Allowing the petition, a division bench comprising Justices Mushir Alam and Azizullah M. Memon held that the conversion of the sub-divided plot without following the procedure prescribed by the Karachi Building and Town Planning Regulations and the Sindh Town Planning Act was unlawful. Any superstructure built on an illegal foundation could also not be sustained, it observed.

CONTEMPT CASE: Another builder-developer is to withdraw a contempt application filed by him against the KBCA under a compromise reached during proceedings in the Supreme Court. The builder was issued a show cause notice for amalgamating four plots on Shahrah-i-Faisal, Tipu Sultan Road and adjacent by-lanes and designing a commercial complex on the merged plot.
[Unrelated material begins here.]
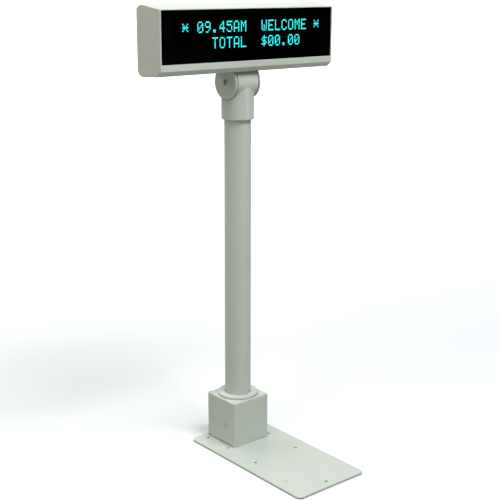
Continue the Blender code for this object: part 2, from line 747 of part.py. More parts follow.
def rear_cover(axis):
    cover = panel(
        "rear_cover", COVER_HALF, COVER_LOW, COVER_HIGH, 2.7 * mm, HEAD_BACK - COVER_THICK, HEAD_BACK
    )
    soften(cover, 0.4 * mm, 1, 60)
    for x, z in COVER_SCREWS:
        cut(cover, rod("cover_hole", 1.6 * mm, (x, 10 * mm, z), (x, 22 * mm, z)))
        sink = (x, HEAD_BACK - 1.3 * mm, z), (x, HEAD_BACK + 3 * mm, z)
        cut(cover, rod("cover_sink", 2.7 * mm, *sink))
    for index in range(VENT_COUNT):
        x = (index - (VENT_COUNT - 1) / 2) * VENT_PITCH
        vent = rounded(
            [
                (x - 1.2 * mm, 474 * mm, 1.1 * mm),
                (x + 1.2 * mm, 474 * mm, 1.1 * mm),
                (x + 1.2 * mm, 488 * mm, 1.1 * mm),
                (x - 1.2 * mm, 488 * mm, 1.1 * mm),
            ],
            segments=2,
        )
        cut(cover, prism("vent", vent, 12 * mm, 20 * mm, "Y"))
    finish(cover, putty_plastic, axis)

    screws = []
    for x, z in COVER_SCREWS:
        profile = screw_profile(2.3 * mm, 0.9 * mm, 1.1 * mm, 8 * mm, 0.9 * mm, 0.6 * mm)
        screws.append(turned("cover_screw", profile, (x, HEAD_BACK - 1.0 * mm, z), (0, 1, 0)))
    finish_each("cover_screw", screws, zinc_steel, axis)


VENT_COUNT = 10
VENT_PITCH = 6.5 * mm


def window_parts(axis):
    front = HEAD_FRONT + 0.5 * mm
    back = front + 1.8 * mm
    window = panel("filter_window", WINDOW_HALF, WINDOW_LOW, WINDOW_HIGH, 1.0 * mm, front, back)
    finish(soften(window, 0.2 * mm, 1, 60), smoked_filter, axis)

    low, high = WINDOW_LOW + 0.2 * mm, WINDOW_HIGH - 0.2 * mm
    gasket_front, gasket_back = back + GAP, LEDGE_FRONT - GAP
    half = WINDOW_HALF - 0.2 * mm
    gasket = panel("window_gasket", half, low, high, 1 * mm, gasket_front, gasket_back)
    inside = panel(
        "gasket_inside",
        half - 3.4 * mm,
        low + 3.4 * mm,
        high - 3.4 * mm,
        1 * mm,
        gasket_front - mm,
        gasket_back + mm,
    )
    finish(cut(gasket, inside), black_rubber, axis)


def display_tube(axis):
    """The flat vacuum display: a glass tray over a glass plate, with its leads bent back to the board."""
    low, high = 452.2 * mm, 490.6 * mm
    front, back = CAVITY_FRONT + 0.8 * mm, CAVITY_FRONT + 6.8 * mm
    tray = panel("display_front_glass", 98 * mm, low, high, 1.5 * mm, front, back)
    inner = (front + 2.2 * mm, back + mm)
    cut(tray, panel("tray_inside", 96 * mm, low + 2 * mm, high - 2 * mm, 1 * mm, *inner))
    finish(tray, tube_glass, axis)
    plate_back = back + GAP + 2.3 * mm
    plate = panel("display_back_glass", 99.4 * mm, low - 2 * mm, high + 2 * mm, 0.6 * mm, back + GAP, plate_back)
    finish(plate, tube_glass, axis)
    comb = LEAD_PITCH * (LEAD_COUNT - 1) / 2 + 0.5 * mm
    leads_low, leads_high = low - 1.3 * mm, low - 0.6 * mm
    bar = (-comb, plate_back + GAP, leads_low), (comb, plate_back + 1.0 * mm, leads_high)
    leads = block("display_leads", *bar)
    for index in range(LEAD_COUNT):
        x = (index - (LEAD_COUNT - 1) / 2) * LEAD_PITCH
        start = (x - 0.3 * mm, plate_back + 0.6 * mm, leads_low + 0.1 * mm)
        end = (x + 0.3 * mm, BOARD_FRONT - GAP, leads_high - 0.1 * mm)
        join(leads, block("lead", start, end))
    finish(leads, zinc_steel, axis)


LEAD_COUNT = 20
LEAD_PITCH = 9.5 * mm


def board_parts(axis):
    back = BOARD_FRONT + BOARD_THICK
    board = panel("display_board", 107 * mm, 448.2 * mm, 492.4 * mm, 1 * mm, BOARD_FRONT, back)
    for x, z in BOARD_SCREWS:
        cut(board, rod("board_hole", 1.6 * mm, (x, -8 * mm, z), (x, 8 * mm, z)))
    finish(board, green_board, axis)
    screws = []
    for x, z in BOARD_SCREWS:
        profile = screw_profile(2.5 * mm, 1.6 * mm, 1.1 * mm, 7 * mm, 0.9 * mm, 0.9 * mm)
        screws.append(turned("board_screw", profile, (x, back + GAP, z), (0, 1, 0)))
    finish_each("board_screw", screws, zinc_steel, axis)

    face = back + GAP
    chips = []
    for x in (-72 * mm, -44 * mm, -16 * mm):
        chip = block("chip", (x - 8 * mm, face, 462 * mm), (x + 8 * mm, face + 2.2 * mm, 478 * mm))
        chips.append(soften(chip, 0.3 * mm, 1))
    finish_each("driver_chip", chips, black_resin, axis)
    coil_centre = (38 * mm, face, 470 * mm)
    profile = [
        (7.5 * mm, 9 * mm),
        (7.5 * mm, 7.4 * mm),
        (5.6 * mm, 7.4 * mm),
        (5.6 * mm, 1.6 * mm),
        (7.5 * mm, 1.6 * mm),
        (7.5 * mm, 0),
        (2 * mm, 0),
        (2 * mm, 9 * mm),
    ]
    finish(turned("converter_coil", profile, coil_centre, (0, 1, 0)), black_resin, axis)
    cans = []
    for x in (56 * mm, 70 * mm):
        can = [
            (0, 10.5 * mm),
            (4.1 * mm, 10.5 * mm),
            (4.5 * mm, 10.1 * mm),
            (4.5 * mm, 1.6 * mm),
            (4.2 * mm, 1.2 * mm),
            (4.5 * mm, 0.8 * mm),
            (4.5 * mm, 0),
            (0, 0),
        ]
        cans.append(turned("can", can, (x, face, 474 * mm), (0, 1, 0)))
    finish_each("filter_capacitor", cans, black_resin, axis)
    plug = block("cable_header", (-13 * mm, face, 449.5 * mm), (13 * mm, face + 8 * mm, 456.5 * mm))
    well = block("header_well", (-11.8 * mm, face + 1.5 * mm, 450.7 * mm), (11.8 * mm, 20 * mm, 455.3 * mm))
    finish(cut(plug, well), white_nylon, axis)


counter_plate()
folded_box()
box_fasteners()
cable_grommet()
pole_parts()
swivel_axis = pivot("swivel_axis", (0, 0, POLE_TOP))
tilt_axis = pivot("tilt_axis", (0, 0, HINGE_Z))
bpy.context.view_layer.update()
tilt_axis.parent = swivel_axis
tilt_axis.matrix_parent_inverse = swivel_axis.matrix_world.inverted()
tee_housing(swivel_axis)
swivel_parts(swivel_axis)
tilt_bracket(tilt_axis)
head_housing(tilt_axis)
rear_cover(tilt_axis)
window_parts(tilt_axis)
display_tube(tilt_axis)
board_parts(tilt_axis)
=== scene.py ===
# Customer pole display: detailed surfaces, finishes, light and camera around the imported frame.
# Lengths are metres. X is the display's width, the display faces -Y, Z is up.
import json
import math

import bpy
import bmesh
import numpy as np
from mathutils import Matrix, Vector


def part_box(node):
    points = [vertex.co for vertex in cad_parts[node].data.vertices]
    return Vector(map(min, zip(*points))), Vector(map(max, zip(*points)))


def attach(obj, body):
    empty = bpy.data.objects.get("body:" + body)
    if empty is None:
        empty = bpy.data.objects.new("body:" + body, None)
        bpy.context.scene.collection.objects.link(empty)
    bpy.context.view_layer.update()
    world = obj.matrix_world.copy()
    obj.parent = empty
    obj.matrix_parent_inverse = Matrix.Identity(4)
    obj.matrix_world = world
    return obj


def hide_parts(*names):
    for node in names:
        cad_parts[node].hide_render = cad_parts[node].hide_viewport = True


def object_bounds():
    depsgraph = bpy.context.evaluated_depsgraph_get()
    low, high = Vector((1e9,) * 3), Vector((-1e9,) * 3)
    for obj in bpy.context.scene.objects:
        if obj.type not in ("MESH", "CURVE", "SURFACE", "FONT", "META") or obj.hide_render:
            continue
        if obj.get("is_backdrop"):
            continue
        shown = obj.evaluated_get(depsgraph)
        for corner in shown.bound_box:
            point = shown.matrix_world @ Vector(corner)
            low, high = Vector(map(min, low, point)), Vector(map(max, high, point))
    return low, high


mm = 0.001
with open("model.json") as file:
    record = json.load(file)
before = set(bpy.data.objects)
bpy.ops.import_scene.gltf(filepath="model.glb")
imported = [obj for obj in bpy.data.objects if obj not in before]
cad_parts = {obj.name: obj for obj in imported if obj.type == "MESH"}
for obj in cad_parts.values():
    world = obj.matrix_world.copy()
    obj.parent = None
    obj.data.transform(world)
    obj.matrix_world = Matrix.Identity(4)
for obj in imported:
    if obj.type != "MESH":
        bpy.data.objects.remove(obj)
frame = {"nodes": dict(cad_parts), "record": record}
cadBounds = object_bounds()
nodes = frame["nodes"]
hinges = {joint["name"]: joint["pos_m"] for joint in frame["record"]["behaviour"]["joints"]}
hingeZ = hinges["head_tilt"][2]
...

The developer sued the KBCA for contempt saying that its show cause notice was issued in contravention of an SHC order requiring the authority to sanction his plan without waiting for city district government’s approval.

The KBCA counsel, Shahid Jamil Khan, said the amalgamation and commercialisation of big plots situated on different roads, only one of which had been declared commercial, was an illegality that could not be cured by any sanction or approval. When the SHC suspended its show cause notice, the KBCA approached the Supreme Court. A four-member SC bench disposed of the KBCA’s petition in terms of the respondent builder’s assurance that he would withdraw his contempt application from the high court.

APPEAL MOVED: A convict sentenced to death for murder of Pakistan Steel chairman Sajjad Hussain has moved an appeal in the high court through Advocate Azizullah Shaikh and N.M. Saheto.

Mohammad Khan Chachar was accused of firing fatal shots on Mr Hussain, the only witness in a PS reference against PPP leader Asif Ali Zardari, near a DHA Phase II bungalow while he was returning from the Defence Club at 9.50pm on September 11, 1998. Co-accused Zulfikar Ali Mirza and Dr Nisar Ahmed were declared absconders and Mr Zardari was acquitted by the trial sessions court for want of evidence. Chachar was convicted.

The trial court awarded death penalty by way of qisas but also ordered the convict to pay diyat to the heirs of the deceased. The appellant’s counsel said the impugned judgment was not in accordance with the law. There was no ocular or circumstantial evidence and the appellant has been convicted only on the basis of a statement he gave to the police.